Danielle Endres

Curriculum Vitae

Danielle Endres portrait
  • Professor, Communication
  • Department Chair, Communication
  • Director, Communication Institute
  • Affiliated Faculty, Environmental Humanities Grad
  • Affiliated Faculty, Global Change and Sustainability Center

Biography

Education

  • Bachelor of Arts, UNIVERSITY OF OREGON
  • Master of Arts, SAN DIEGO STATE UNIVERSITY
  • Doctor of Philosophy, UNIVERSITY OF WASHINGTON

Honors & Awards

  • Outstanding Book of the Year Award (Critical & Cultural Studies Division, National Communication Association) for Michael Middleton, Aaron Hess, Danielle Endres, & Samantha Senda-Cook, Participatory Critical Rhetoric: Theoretical and Methodological Foundations of Studying Rhetoric In Situ (Lanham, MD: Lexington Press, 2015). National Communication Association, 11/17/2016
  • Faculty Research Award, Department of Communication, University of Utah, 2015-2016 academic year, awarded Spring 2016. University of Utah, 01/2016
  • Christine L. Oravec Book Chapter Award (Environmental Communication Division, National Communication Association) for William J. Kinsella, Dorothy Andreas, & Danielle Endres, “Communicating Nuclear Power: A Programmatic Review,” Communication Yearbook 39, ed. Elisa Cohen (New York, NY: Routledge, 2015), 277-310, awarded November 2015. National Communication Association, Environmental Communication Division, 11/2015
  • B. Aubrey Fisher Award (for best article in the 2011 Western Journal of Communication). Western States Communication Association, 02/2012
  • Christine L. Oravec Book Award (Environmental Communication Division, National Communication Association), for Social Movement to Address Climate Change: Local Steps for Global Action, November 2010. National Communication Association, Envrionmental Communication Division, 11/2010

Biography

I am a rhetorical critic with research and teaching expertise in the areas of environmental communication, science communication, social movements, and Native American rhetoric. My expertise also includes rhetorical methods, particularly the use rhetorical field methods that incorporate ethnography, oral history, interviewing and other participatory approaches into the practice of rhetorical criticism. I have three current lines of research.

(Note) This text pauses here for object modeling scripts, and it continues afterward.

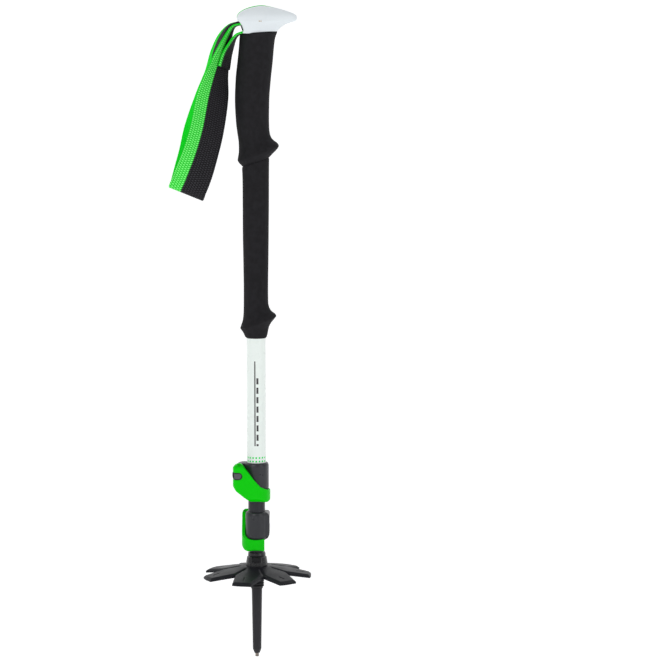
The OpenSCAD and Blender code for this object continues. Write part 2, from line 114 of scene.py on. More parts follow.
def smoothRow(at, knots, values):
    # cubic through the knots whose slope at each is the weighted mean of its neighbours' slopes
    knots, values = np.array(knots, float), np.array(values, float)
    step = np.diff(knots)
    rise = np.diff(values) / step
    slope = np.empty(len(knots))
    slope[0], slope[-1] = rise[0], rise[-1]
    product = rise[:-1] * rise[1:]
    slope[1:-1] = np.where(product > 0, 2 * product / np.where(product > 0, rise[:-1] + rise[1:], 1), 0)
    i = np.clip(np.searchsorted(knots, at) - 1, 0, len(step) - 1)
    t = np.clip((at - knots[i]) / step[i], 0, 1)
    return (values[i] * (1 + 2 * t) * (1 - t) ** 2 + slope[i] * step[i] * t * (1 - t) ** 2
            + values[i + 1] * t * t * (3 - 2 * t) + slope[i + 1] * step[i] * t * t * (t - 1))


def fade(x, low, high):
    # 0 below low, 1 above high, and 3t^2 - 2t^3 between
    t = np.clip((x - low) / (high - low), 0, 1)
    return t * t * (3 - 2 * t)


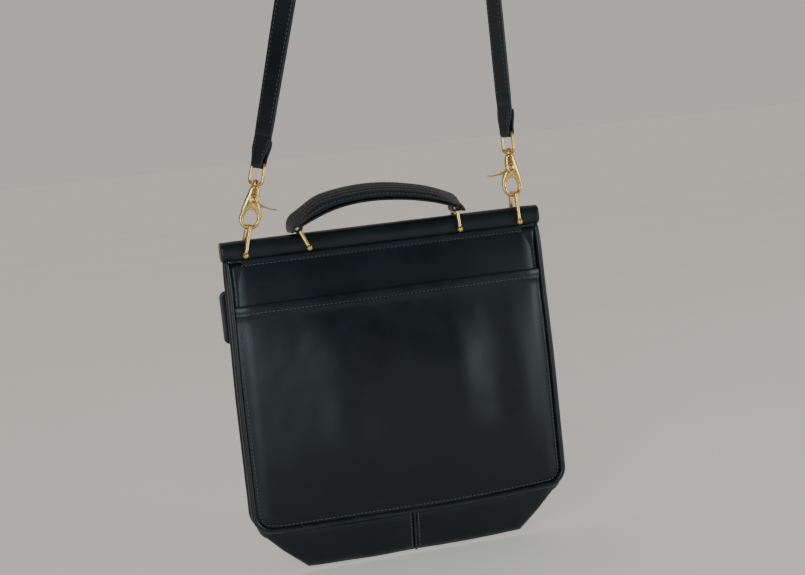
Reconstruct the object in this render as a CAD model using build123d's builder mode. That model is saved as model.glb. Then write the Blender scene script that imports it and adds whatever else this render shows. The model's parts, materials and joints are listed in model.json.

First, my research examines the rhetorical dynamics of nuclear controversies, with an emphasis on highlighting marginalized voices in these controversies. I have studied the controversy over the Yucca Mountain high-level nuclear site and pointed out the ways in which Western Shoshone and Southern Paiute Native Americans have been excluded from participatory decision making processes through nuclear colonialism. I also completed an oral history project--Nuclear Technology in the American West--that archives the stories of people involved in nuclear issues, particularly nuclear waste, in the American West. I am currently writing a book about the rhetoric of nuclear colonialism and challenges to it through a comparative analysis of the Yucca Mountain and Skull Valley high-level nuclear waste sites.

A second research line involves the study of public controversy over energy policy and energy democracy. I have worked on an Department of Emergy research project that examined the social, cultural, and policy implications of carbon capture and sequestration (CCS) technology, developed public outreach and education tools, and analyzed the ways that CCS science and engineering professional talk about the technolgy among themselves.  I am currently working on an NSF-funded project that examines the rhetoric of scientists and engineers engaged in research, development, and commercialization of low carbon energy technologies, such as wind and nuclear. This project examines the complex interactions between science, policy, and publics. 

My third line of research examines social movements and protest. I have studied the ways in which social movements employ place/space as rhetorical tactics, the tactics of a variety of Native American social movements (including resistance to nuclear colonialism, the Free Leonard Peltier movement, and challeneges to Native American mascots), and the efforts of the climate change movement to rally supporters and demand transformative change. I am currently building a digital archive about the history of the use of the Utes nickname and other Native American symbols at the University of Utah.

I teach undergraduate and graduate courses on environmental and science communication, rhetoric of social movements, nuclear issues in the American West, Native American activism, place/space, and argumentation. I also teach "Field Methods in Environmental Humanities," the core methods course for the Environmental Humanities MA program. 

I received a Ph.D. in Communication from the University of Washington, an M.A. in Communication from San Diego State University, and a B.A. in History from the University of Oregon.

Outside of academia, I enjoy spending time with my partner, kids, and cat. I try to preserve some time for reading, hiking, and traveling.